Dykes is quick to share credit for the success of WISDEM. "There has been a large number of people involved with pieces of its development," she said. "We've had folks from the plant modeling and the control side, from the rotor design, the drivetrain design, electrical design, offshore support structures, cost models, cost analysis. People with all these different areas of expertise have contributed to the different module development and integration into WISDEM. To do systems engineering work, you need expertise from across many different specialties."

The list of those at NREL who helped make WISDEM a reality is long, and includes Damiani, Garrett Barter, Pietro Bortolotti, Evan Gaertner, Jennifer Annoni, Julian Quick, Paul Fleming, Peter Graf, Yi Guo, Ryan King, and George Scott.

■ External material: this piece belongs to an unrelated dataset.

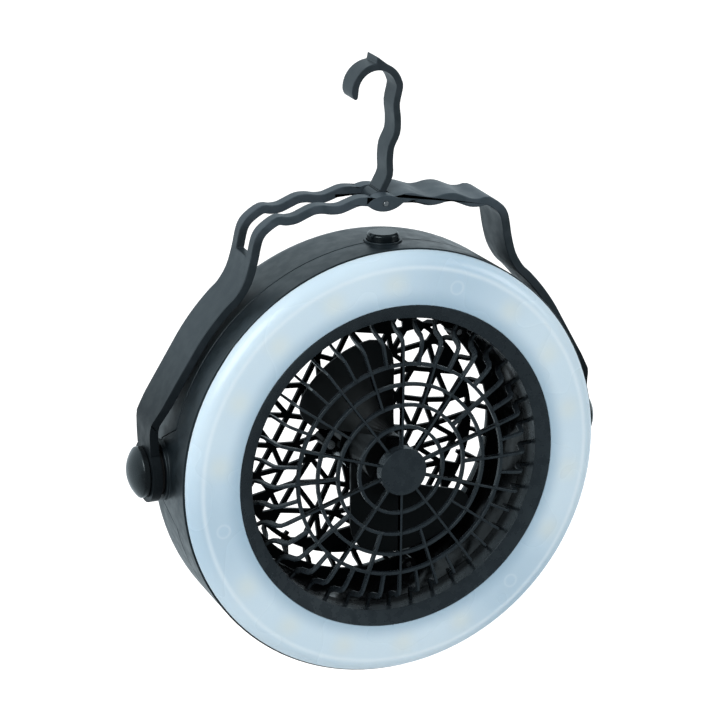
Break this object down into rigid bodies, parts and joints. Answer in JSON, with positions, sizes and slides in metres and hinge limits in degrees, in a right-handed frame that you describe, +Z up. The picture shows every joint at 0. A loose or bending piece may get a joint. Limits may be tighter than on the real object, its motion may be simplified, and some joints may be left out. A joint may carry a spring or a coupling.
{
  "type": "portable camping fan",
  "caption": "Round portable fan with a ring light around its grille, held between the ends of a wavy carrying handle that has a folding hook on top.",
  "frame": {"origin": "inside of the hook's curl at its highest point, where the part hangs, midway across the hook", "axes": "+Z up, the front with the grille and the ring light faces -Y, +X to the right as seen from the front"},
  "size_m": [0.22, 0.0624, 0.2694],
  "materials": {
    "housing_plastic": "black moulded plastic with a faint blue tinge, satin",
    "inner_plastic": "black moulded plastic, matte",
    "diffuser_plastic": "milky pale blue plastic, glossy",
    "grille_plastic": "black moulded plastic, satin",
    "blade_plastic": "black moulded plastic, satin",
    "button_plastic": "black plastic, glossy",
    "knob_plastic": "black plastic, glossy",
    "handle_plastic": "black moulded plastic, satin",
    "washer_rubber": "black rubber, matte",
    "screw_steel": "zinc plated steel",
    "pin_steel": "bright drawn steel",
    "motor_steel": "zinc plated steel can",
    "cell_case": "plain wrapped cell",
    "contact_nickel": "nickel plated spring steel",
    "board_laminate": "coated glass fibre board",
    "component_plastic": "black moulded plastic",
    "led_phosphor": "yellow phosphor"
  },
  "bodies": {
    "hook": {"hook": "handle_plastic"},
    "handle": {"handle": "handle_plastic", "hook_pin": "pin_steel"},
    "head": {"front_shell": "housing_plastic", "rear_shell": "housing_plastic", "diffuser_ring": "diffuser_plastic", "front_grille": "grille_plastic", "air_duct": "housing_plastic", "led_board": "board_laminate", "leds": "led_phosphor", "rear_grille": "grille_plastic", "motor": "motor_steel", "motor_clamp": "inner_plastic", "motor_screws": "screw_steel", "button_collar": "housing_plastic", "switch_body": "component_plastic", "control_board": "board_laminate", "board_components": "component_plastic", "board_screws": "screw_steel", "battery_box_left": "inner_plastic", "battery_box_right": "inner_plastic", "battery_cells": "cell_case", "battery_contacts": "contact_nickel", "battery_springs": "contact_nickel", "pivot_knob_left": "knob_plastic", "pivot_knob_right": "knob_plastic", "pivot_washers": "washer_rubber", "housing_screws": "screw_steel", "diffuser_screws": "screw_steel", "front_grille_screws": "screw_steel", "rear_grille_screws": "screw_steel"},
    "rotor": {"fan_rotor": "blade_plastic", "motor_shaft": "pin_steel"},
    "button": {"power_button": "button_plastic", "switch_plunger": "component_plastic"},
    "door_left": {"battery_door_left": "housing_plastic"},
    "door_right": {"battery_door_right": "housing_plastic"}
  },
  "joints": [
    {"name": "hook_fold", "type": "hinge", "parent": "hook", "child": "handle", "pos_m": [0, 0, -0.05511], "axis": [0, 1, 0], "range_deg": [0, 104]},
    {"name": "handle_tilt", "type": "hinge", "parent": "handle", "child": "head", "pos_m": [0, 0, -0.16671], "axis": [1, 0, 0], "range_deg": [-5, 180]},
    {"name": "fan_spin", "type": "hinge", "parent": "head", "child": "rotor", "pos_m": [0, -0.00003, -0.16751], "axis": [0, -0.9991, 0.0419], "continuous": true},
    {"name": "button_press", "type": "slide", "parent": "head", "child": "button", "axis": [0, -0.0419, -0.9991], "range_m": [0, 0.002], "stiffness_N_per_m": 600, "springref_m": -0.001},
    {"name": "door_left_off", "type": "slide", "parent": "head", "child": "door_left", "axis": [0, 0.9991, -0.0419], "range_m": [0, 0.02]},
    {"name": "door_right_off", "type": "slide", "parent": "head", "child": "door_right", "axis": [0, 0.9991, -0.0419], "range_m": [0, 0.02]}
  ]
}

In addition to colleagues at NREL, Dykes drew expertise for WISDEM from researchers at Brigham Young University's Department of Mechanical Engineering and the Technical University of Denmark's Department of Wind Energy.

Soon, WISDEM will be used in a newly funded project at NREL to determine the optimal design for a hybrid power plant—one that produces electricity through a mix of renewable resources such as wind and solar.

Since the first Wind Energy Systems Engineering Workshop, three more have been held—the most recent of which moved beyond Colorado to Europe, where it was jointly hosted by NREL and the Technical University of Denmark's Department of Wind Energy. With each workshop comes new knowledge about the intersection of systems engineering and wind energy.

Dykes remembers the first gathering as small with "very little understanding of really what this was all about." The latest workshop attracted more than 100 people, half from industry. "We've seen a huge growth in this area in the last 5–10 years for sure," she said.